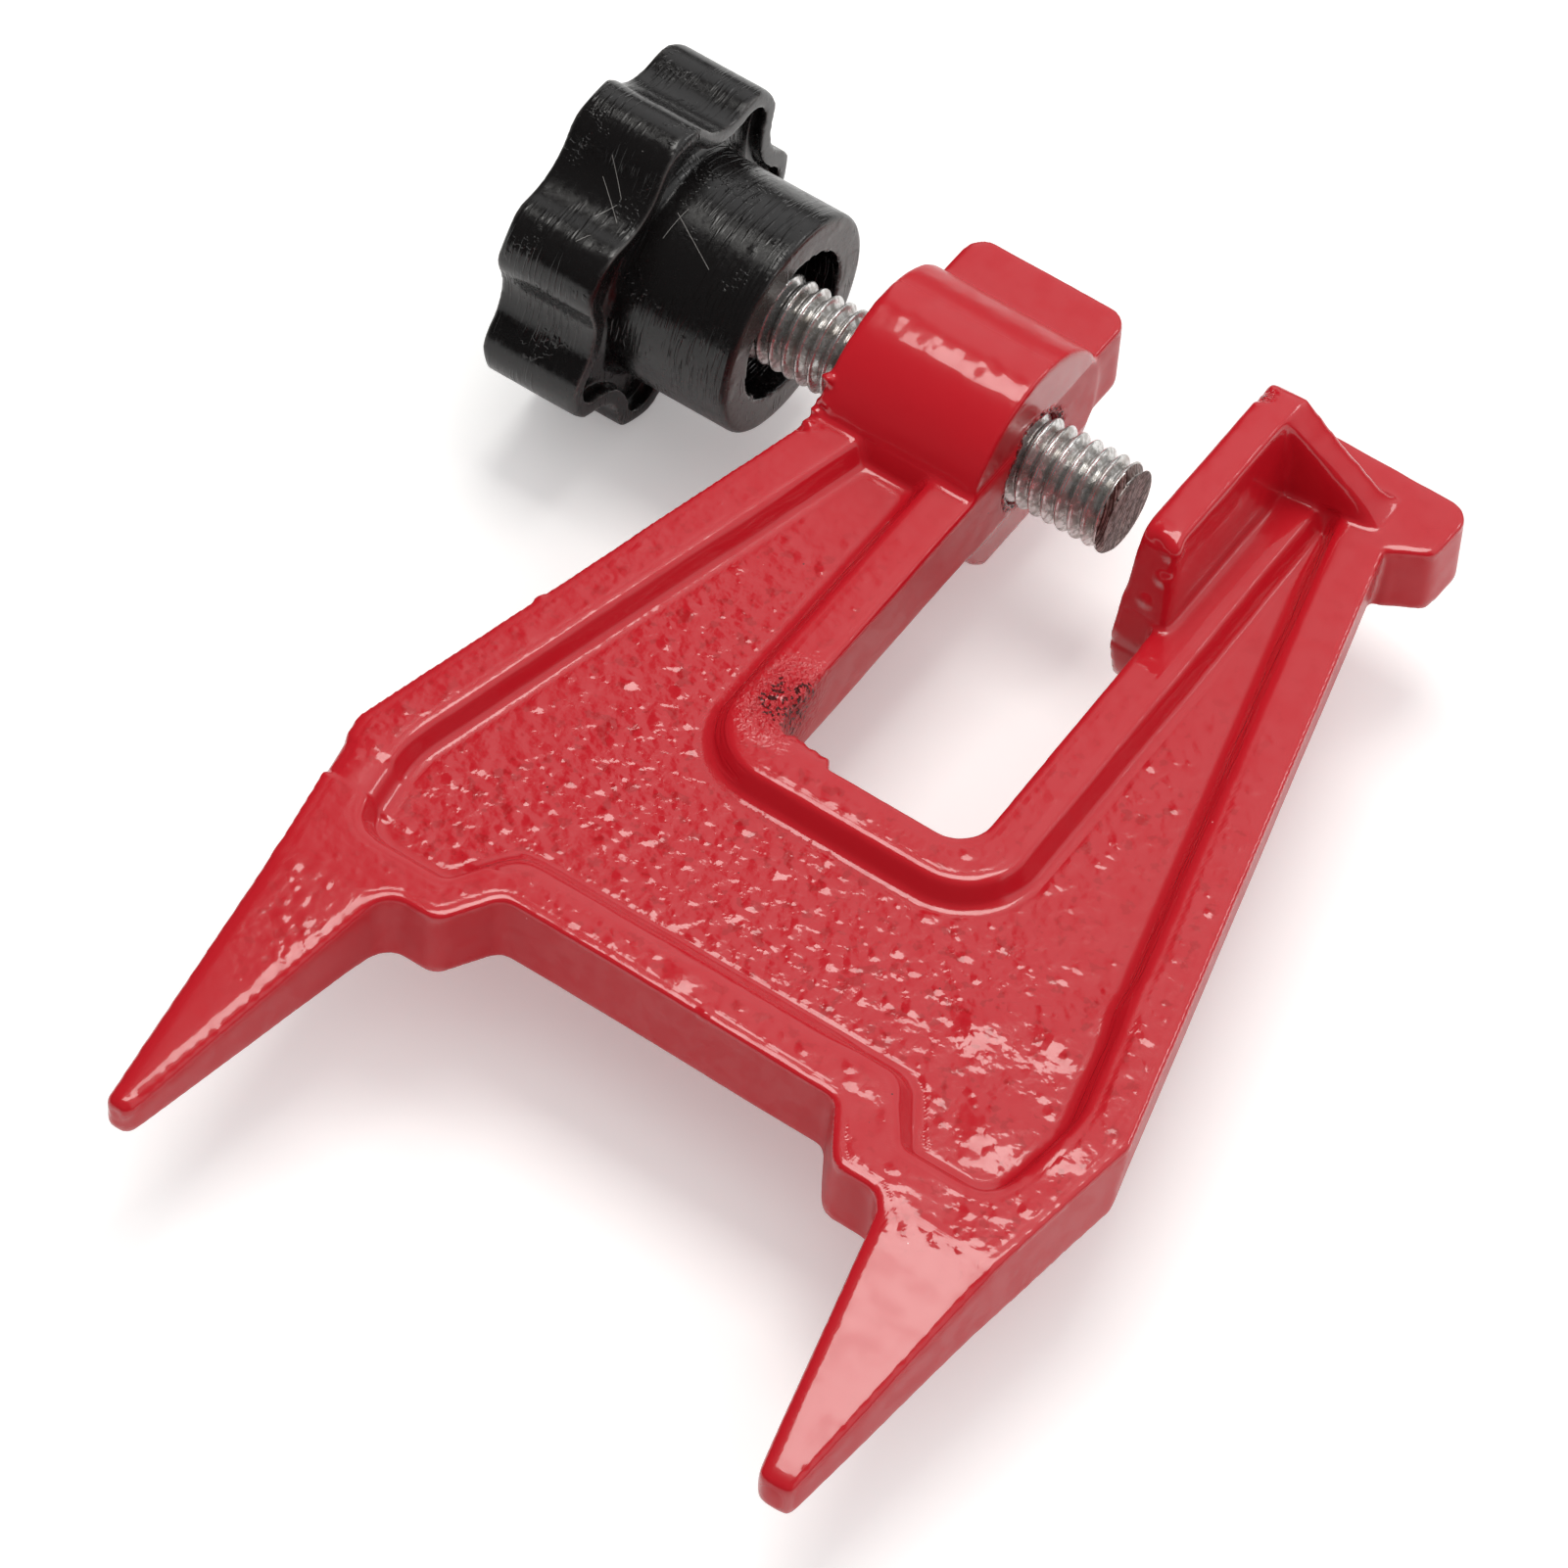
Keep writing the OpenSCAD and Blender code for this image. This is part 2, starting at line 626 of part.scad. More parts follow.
// moulded knob: lobed grip with a dished front, and a hub with a deep round recess
module star_knob() {
  dish_x = star_x - dish_depth;
  color(black)
  difference() {
    union() {
      difference() {
        translate([star_back_x, screw_y, 0]) rotate([90, 0, 90]) intersection() {
          linear_extrude(star_t) star_shape(0);
          grip_turning();
        }
        translate([dish_x, screw_y, 0]) rotate([90, 0, 90])
          linear_extrude(dish_depth + join) star_shape(dish_lip);
      }
      along_screw(dish_x - join, hub_x - hub_rim_r, hub_r);
      along_screw(dish_x - join, hub_x, hub_r - hub_rim_r);
      translate([hub_x - hub_rim_r, screw_y, 0]) rotate([0, 90, 0])
        rotate_extrude() translate([hub_r - hub_rim_r, 0]) circle(hub_rim_r);
      translate([dish_x, screw_y, 0]) rotate([0, 90, 0])
        rotate_extrude() difference() {
          translate([hub_r - join, -join]) square([hub_fillet_r + join, hub_fillet_r + join]);
          translate([hub_r + hub_fillet_r, hub_fillet_r]) circle(hub_fillet_r);
        }
    }
    along_screw(insert_x, hub_x + 1, hub_recess_r);
    along_screw(insert_x - insert_len - insert_gap, insert_x + 1, insert_r + insert_gap);
    along_screw(screw_end_x - seat_gap, insert_x, screw_r);
  }
}

// threaded steel bush moulded into the bottom of the hub recess
module knob_insert() {
  color(steel)
  difference() {
    along_screw(insert_x - insert_len, insert_x, insert_r);
    along_screw(insert_x - insert_len - 1, insert_x + 1, screw_r + insert_gap);
  }
}

cast_frame();
clamp_screw();
star_knob();
knob_insert();
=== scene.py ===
# Chainsaw stump vise: a red enamelled casting with two spikes, a zinc plated clamping screw and a
# black moulded star knob. It lies on a pale floor with its ribbed front up.
import bpy
import math
import numpy as np
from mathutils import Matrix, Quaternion, Vector


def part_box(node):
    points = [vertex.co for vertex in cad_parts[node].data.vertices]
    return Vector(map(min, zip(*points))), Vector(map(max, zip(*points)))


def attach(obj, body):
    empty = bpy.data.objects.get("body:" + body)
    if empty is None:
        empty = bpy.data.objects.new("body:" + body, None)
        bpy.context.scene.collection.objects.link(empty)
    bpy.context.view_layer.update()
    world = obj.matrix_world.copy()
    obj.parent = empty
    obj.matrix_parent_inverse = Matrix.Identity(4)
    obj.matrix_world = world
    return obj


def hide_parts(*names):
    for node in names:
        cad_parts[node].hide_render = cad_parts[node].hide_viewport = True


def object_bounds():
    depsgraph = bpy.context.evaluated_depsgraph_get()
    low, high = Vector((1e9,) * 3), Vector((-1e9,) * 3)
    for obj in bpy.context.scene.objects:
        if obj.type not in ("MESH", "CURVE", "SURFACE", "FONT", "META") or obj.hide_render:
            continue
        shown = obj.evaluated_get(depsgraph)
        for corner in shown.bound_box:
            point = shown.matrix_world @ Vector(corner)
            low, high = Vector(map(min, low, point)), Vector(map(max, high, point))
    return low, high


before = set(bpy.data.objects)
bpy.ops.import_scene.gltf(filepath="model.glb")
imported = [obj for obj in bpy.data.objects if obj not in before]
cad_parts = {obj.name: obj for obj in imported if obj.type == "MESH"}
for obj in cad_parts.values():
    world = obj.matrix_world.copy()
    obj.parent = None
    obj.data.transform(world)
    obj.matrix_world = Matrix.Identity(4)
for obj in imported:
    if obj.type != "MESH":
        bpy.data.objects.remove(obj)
cad_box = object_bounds()

# View. The camera stands over the spikes and looks down on the ribbed front with a long lens.
# The picture is square, and the whole vise fills it.
mm = 0.001
view_target = Vector((-10.33, 37.89, 0.0)) * mm
view_distance = 1186.3 * mm
view_azimuth = math.radians(30.42)
view_elevation = math.radians(52.45)
view_roll = math.radians(4.92)
lens_length = 224.8
sensor_width = 36
sight_limit = 20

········

Written task:
Beginning with the line that contains "the hub recess" and ending with the line that contains "depsgraph = bpy.context.evaluated_depsgraph_get()", repeat exactly those lines and no others.

Result for this exercise:
// threaded steel bush moulded into the bottom of the hub recess
module knob_insert() {
  color(steel)
  difference() {
    along_screw(insert_x - insert_len, insert_x, insert_r);
    along_screw(insert_x - insert_len - 1, insert_x + 1, screw_r + insert_gap);
  }
}

cast_frame();
clamp_screw();
star_knob();
knob_insert();
=== scene.py ===
# Chainsaw stump vise: a red enamelled casting with two spikes, a zinc plated clamping screw and a
# black moulded star knob. It lies on a pale floor with its ribbed front up.
import bpy
import math
import numpy as np
from mathutils import Matrix, Quaternion, Vector


def part_box(node):
    points = [vertex.co for vertex in cad_parts[node].data.vertices]
    return Vector(map(min, zip(*points))), Vector(map(max, zip(*points)))


def attach(obj, body):
    empty = bpy.data.objects.get("body:" + body)
    if empty is None:
        empty = bpy.data.objects.new("body:" + body, None)
        bpy.context.scene.collection.objects.link(empty)
    bpy.context.view_layer.update()
    world = obj.matrix_world.copy()
    obj.parent = empty
    obj.matrix_parent_inverse = Matrix.Identity(4)
    obj.matrix_world = world
    return obj


def hide_parts(*names):
    for node in names:
        cad_parts[node].hide_render = cad_parts[node].hide_viewport = True


def object_bounds():
    depsgraph = bpy.context.evaluated_depsgraph_get()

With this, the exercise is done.